Unlike traditional relational databases with rows and columns, data points in a vector database are represented by vectors with a fixed number of dimensions. Because they use high-dimensional vector embeddings, vector databases are better able to handle unstructured datasets.
The nature of data has undergone a profound transformation. It's no longer confined to structured information easily stored in traditional databases. Unstructured data—including social media posts, images, videos, audio clips and more—is growing 30% to 60% year over year.2
Relational databases excel at managing structured and semistructured datasets in specific formats. Loading unstructured data sources into a traditional relational database to store, manage and prepare the data for artificial intelligence (AI) is a labor-intensive process, especially with new generative use cases such as similarity search.

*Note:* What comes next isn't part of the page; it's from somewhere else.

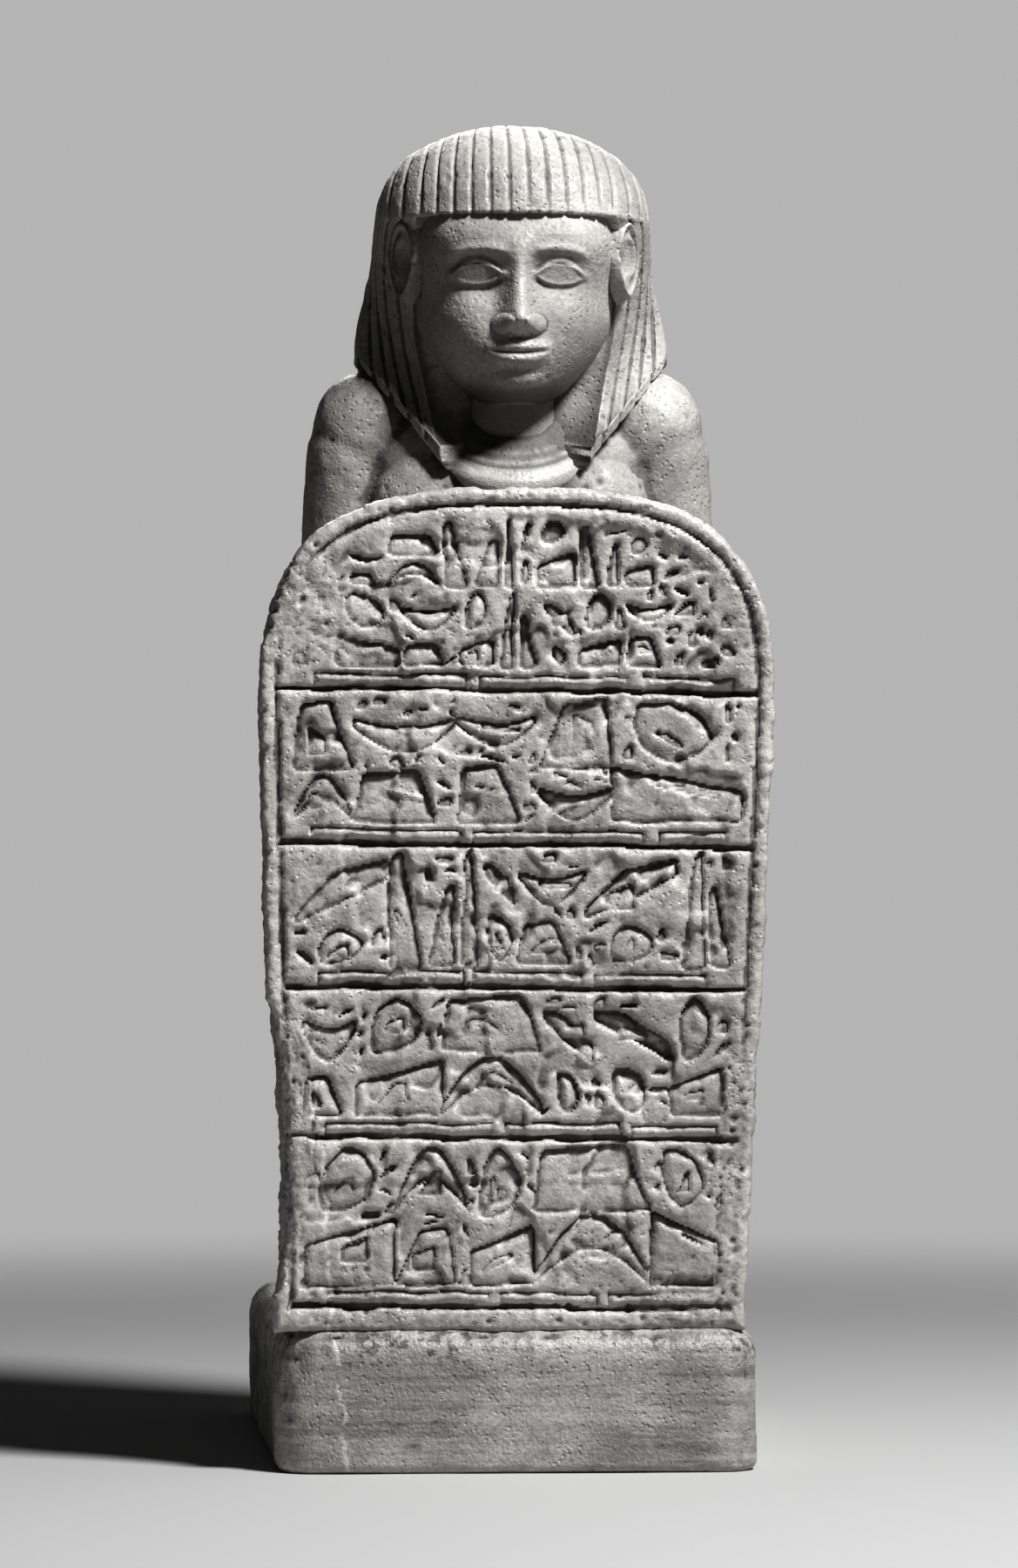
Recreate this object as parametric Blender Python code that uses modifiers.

Traditional search typically represents data by using discrete tokens or features, such as keywords, tags or metadata. Traditional searches rely on exact matches to retrieve relevant results. For example, a search for "smartphone" would return results containing the word "smartphone."

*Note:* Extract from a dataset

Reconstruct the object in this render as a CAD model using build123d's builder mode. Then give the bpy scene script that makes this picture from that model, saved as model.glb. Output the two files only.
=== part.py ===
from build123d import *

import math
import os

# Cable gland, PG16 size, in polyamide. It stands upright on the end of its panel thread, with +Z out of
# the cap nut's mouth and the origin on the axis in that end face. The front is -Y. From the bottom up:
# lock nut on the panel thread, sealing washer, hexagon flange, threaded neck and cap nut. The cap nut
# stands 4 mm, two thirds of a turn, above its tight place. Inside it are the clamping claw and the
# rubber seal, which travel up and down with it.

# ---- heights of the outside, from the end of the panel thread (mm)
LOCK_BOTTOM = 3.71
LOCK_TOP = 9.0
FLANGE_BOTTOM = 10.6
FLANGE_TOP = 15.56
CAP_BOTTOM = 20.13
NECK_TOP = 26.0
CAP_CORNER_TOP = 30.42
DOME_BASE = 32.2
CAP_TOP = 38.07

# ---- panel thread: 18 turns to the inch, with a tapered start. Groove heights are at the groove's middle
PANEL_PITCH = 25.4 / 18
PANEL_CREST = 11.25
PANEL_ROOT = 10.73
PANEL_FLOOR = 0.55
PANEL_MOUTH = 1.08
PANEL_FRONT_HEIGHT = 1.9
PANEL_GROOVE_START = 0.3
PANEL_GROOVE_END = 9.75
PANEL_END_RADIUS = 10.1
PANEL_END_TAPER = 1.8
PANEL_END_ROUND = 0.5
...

Opposed to this, vector search represents data as dense vectors, which are vectors with most or all elements being nonzero. Vectors are represented in a continuous vector space, the mathematical space in which data is represented as vectors.
Vector representations enable similarity search. For example, a vector search for “smartphone” might also return results for “cellphone” and “mobile devices.”
Each dimension of the dense vector corresponds to a latent feature or aspect of the data. A latent feature is an underlying characteristic or attribute that is not directly observed but inferred from the data through mathematical models or algorithms.
Latent features capture the hidden patterns and relationships in the data, enabling more meaningful and accurate representations of items as vectors in a high-dimensional space.